A weaker Canadian dollar will buttress the predictable growth of Calgary’s Computer Modelling Group (TSX:CMG), says Industrial Alliance Securities analyst Elias Foscolos.
Foscolos expects that CMG will report its Q2, 2016 results on Thursday, November 12. The analyst thinks the company’s revenue will improve on the back of a foreign exchange bump. He thinks the company will post net income of $0.11 a share on revenue of $21.7-million, in-line with the street consensus of $21.5-million.
Foscolos, who today reiterated his “Strong Buy” rating and one-year target price of $14.50 on Computer Modelling Group, says there are three major reasons for his bullish sentiment.

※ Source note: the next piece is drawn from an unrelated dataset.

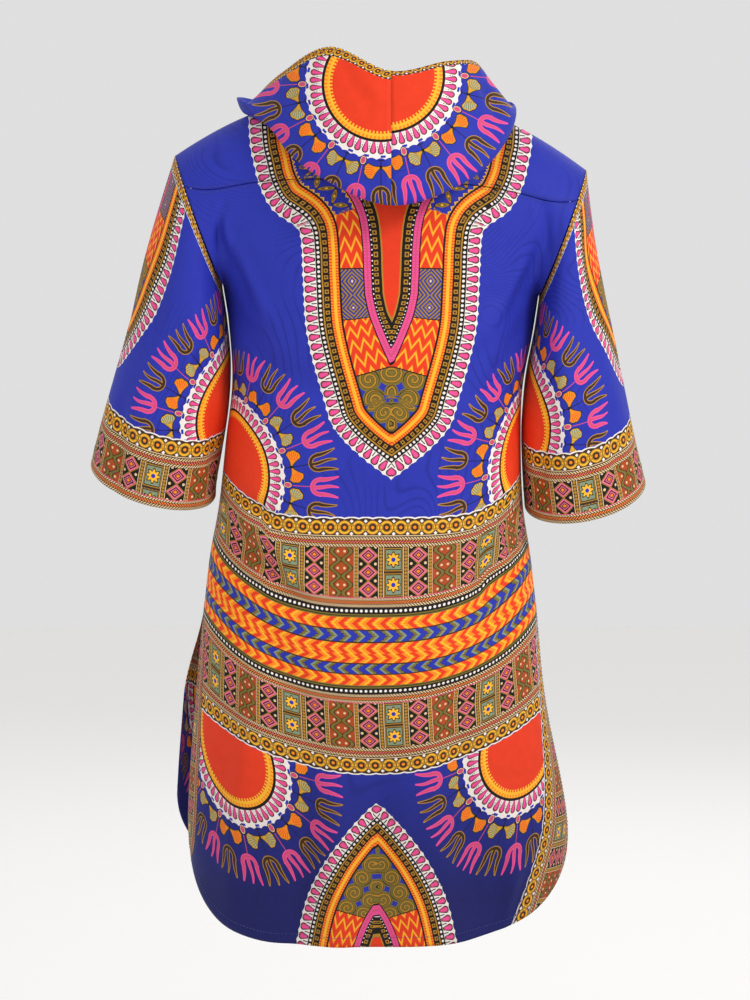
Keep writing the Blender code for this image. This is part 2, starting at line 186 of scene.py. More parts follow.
@dataclass
class TunicForm:
    """The worn shape, worked out from the same sizes as the solids."""

    wall: float = 0.0014
    seam_gap: float = 0.0003
    armhole_gap: float = 0.0009
    neck_half_width: float = 0.085
    neck_depth: dict[Side, float] = field(
        default_factory=lambda: {Side.BACK: 0.060, Side.FRONT: 0.100})
    neck_side_z: float = 0.012
    neck_drop: dict[Side, float] = field(
        default_factory=lambda: {Side.BACK: 0.005, Side.FRONT: 0.087})
    neck_curve: float = 1.5
    neck_share: float = 6 / 14
    shoulder_half_width: float = 0.250
    shoulder_tip_z: float = -0.060
    shoulder_round: float = 1.6
    shoulder_roll: float = 0.035
    roll_fade: tuple[float, float] = (0.22, 0.46)
    chest_curve: float = 1.5
    armhole_pull: float = 3
    yoke_seam_z: float = -0.084
    yoke_seam_share: float = 8 / 12
    yoke_end_rise: float = 6
    armhole_x: float = 0.2215
    armhole_z: float = -0.138
    armhole_up_x: float = 0.0285
    armhole_up_z: float = 0.078
    armhole_half_depth: float = 0.088
    slit_top_z: float = -0.600
    hem_z: float = -1.003
    slit_spread: float = 0.012
    slit_spread_length: float = 0.12
    slit_spread_curve: float = 4
    front_swing: float = 0.016
    roundness: float = 2.3
    fold_end_fade: float = 8
    arc_of_across: float = 0.27
    body: Table = Table("z lean half_width back_depth front_depth", (
        (-0.216, 0.005, 0.193, 0.128, 0.120),
        (-0.262, 0.005, 0.186, 0.131, 0.124),
        (-0.330, 0.009, 0.178, 0.125, 0.124),
        (-0.400, 0.014, 0.181, 0.116, 0.122),
        (-0.480, 0.017, 0.187, 0.114, 0.122),
        (-0.540, 0.018, 0.197, 0.124, 0.125),
        (-0.600, 0.018, 0.204, 0.137, 0.130),
        (-0.714, 0.018, 0.215, 0.146, 0.138),
        (-0.864, 0.009, 0.234, 0.148, 0.146),
        (-0.940, 0.007, 0.231, 0.144, 0.148),
        (-1.003, 0.006, 0.228, 0.140, 0.150),
    ))
    sleeve: Table = Table("along outer_x outer_z inner_x inner_z half_depth back_drop", (
        (0.00, 0.2500, -0.060, 0.1930, -0.216, 0.088, 0.000),
        (0.18, 0.2590, -0.112, 0.1862, -0.262, 0.089, 0.005),
        (0.38, 0.2730, -0.182, 0.1792, -0.314, 0.087, 0.011),
        (0.58, 0.2890, -0.262, 0.1782, -0.368, 0.084, 0.017),
        (0.79, 0.3090, -0.347, 0.1817, -0.420, 0.081, 0.022),
        (1.00, 0.3320, -0.440, 0.1870, -0.474, 0.078, 0.028),
    ))
    sleeve_swing: dict[Hand, float] = field(
        default_factory=lambda: {Hand.LEFT: 0.010, Hand.RIGHT: -0.006})
    sleeve_flare: dict[Hand, float] = field(
        default_factory=lambda: {Hand.LEFT: 0.013, Hand.RIGHT: 0.004})
    hood: Table = Table("turn fold_out fold_z rim_out rim_z belly", (
        (-180, 0.117, -0.068, 0.110, -0.046, 0.004),
        (-150, 0.117, -0.038, 0.109, -0.012, 0.006),
        (-120, 0.130, -0.006, 0.124, 0.016, 0.006),
        (-90, 0.148, 0.003, 0.138, 0.021, 0.008),
        (-60, 0.164, -0.030, 0.129, 0.060, 0.014),
        (-30, 0.176, -0.083, 0.140, 0.060, 0.014),
        (0, 0.178, -0.113, 0.142, 0.045, 0.014),
        (30, 0.172, -0.080, 0.140, 0.072, 0.013),
        (60, 0.162, -0.029, 0.142, 0.043, 0.012),
        (90, 0.165, -0.006, 0.147, 0.013, 0.008),
        (120, 0.134, -0.010, 0.122, 0.010, 0.006),
        (150, 0.117, -0.038, 0.109, -0.012, 0.006),
        (180, 0.117, -0.068, 0.110, -0.046, 0.004),
    ))
    hood_profile: Table = Table("out down rim_out rim_up stand bend_out bend_up belly", (
        (0.00, 0.00, 0.00, 0.0, 0, 0.0, 0.0, 0),
        (0.12, 0.00, 0.00, 0.0, 1, 0.0, 0.0, 0),
        (0.42, 0.16, 0.00, 0.0, 1, 0.0, 0.0, 0),
        (1.00, 1.00, 0.00, 0.0, 0, -1.6, 1.5, 0),
        (1.00, 1.00, 0.00, 0.0, 0, 0.0, 0.0, 0),
        (1.00, 1.00, 0.00, 0.0, 0, 0.8, 1.5, 0),
        (1.00, 1.00, 0.45, 0.5, 0, 0.0, 0.0, 1),
        (1.00, 1.00, 1.00, 1.0, 0, 0.0, 0.0, 0),
    ))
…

“(1) CMG has historically grown earnings, revenue and dividends at double-digit rates,” says the analyst. “While we forecast a substantial moderation in future growth, we strongly believe growth will continue at a more modest pace; (2) CMG has a low βe, in part due to its cash balance but also because the Company has a strong recurring revenue stream; and (3) CMG has been aggressively purchasing its shares in the market.”
Foscolos points out that one of the reasons for his high rating of CMG is because he believes that the cash on the company’s balance sheet and its diversified sources of revenue give it lower than average market risk.
Shares of Computer Modelling Group today closed down 3.4% to $11.98.